The Biodiversity Heritage Library: Testing Tools, Enhancing Content, Linking Institutions and Contributing to Open Science

The Biodiversity Heritage Library (BHL) is a global collaborative established in 2006, with a mission to improve research methodology by making biodiversity literature openly available.. The purpose of this poster is to describe three recent grant-funded endeavors to improve BHL. The National Digital Stewardship Residency (NDSR) project, Foundations to Actions: Extending Innovations in Digital Libraries in Partnership with NDSR Learners has 5 geographically distributed partners, each mentoring a resident. The goal is to plan a next-generation digital library and tools based on user priorities, using BHL as a test-bed for incorporating transcriptions, image searching, collection analysis and connections among museums, archives and biodiversity databases. Expanding Access to Biodiversity Literature positions BHL as an on-ramp to the national digital library infrastructure, the Digital Public Library of America (DPLA).

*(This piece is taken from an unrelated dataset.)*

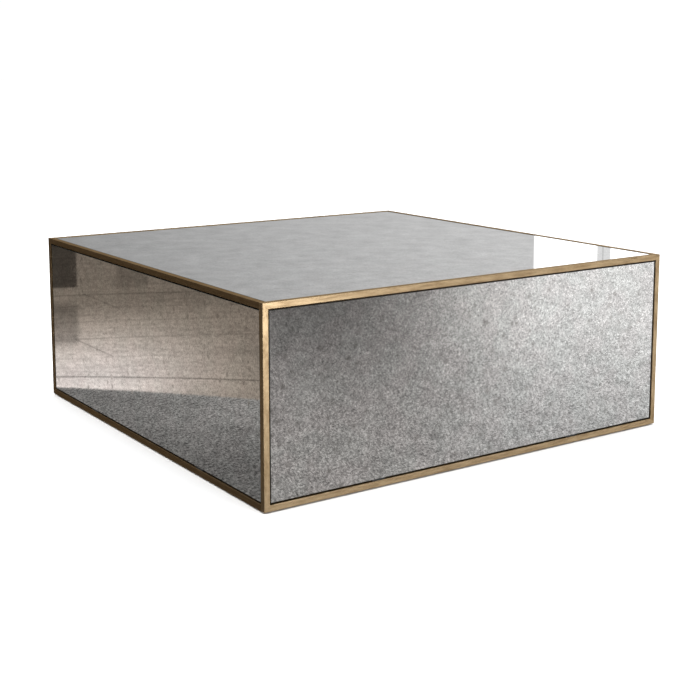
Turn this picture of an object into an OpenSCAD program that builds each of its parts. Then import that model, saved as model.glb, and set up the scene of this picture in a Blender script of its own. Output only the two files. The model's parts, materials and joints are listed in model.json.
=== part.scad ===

Partners provide tools, support, including training, copyright permissions and dollars, to enable small content providers to contribute via BHL to DPLA. Finally, Zooniverse (which builds and hosts citizen science projects) developed Science Gossip as an investigation into the communication of science by images in both the Victorian period and today. Images in BHL are tagged using crowdsourcing, for better access and a better understanding of the range of individuals who established early science.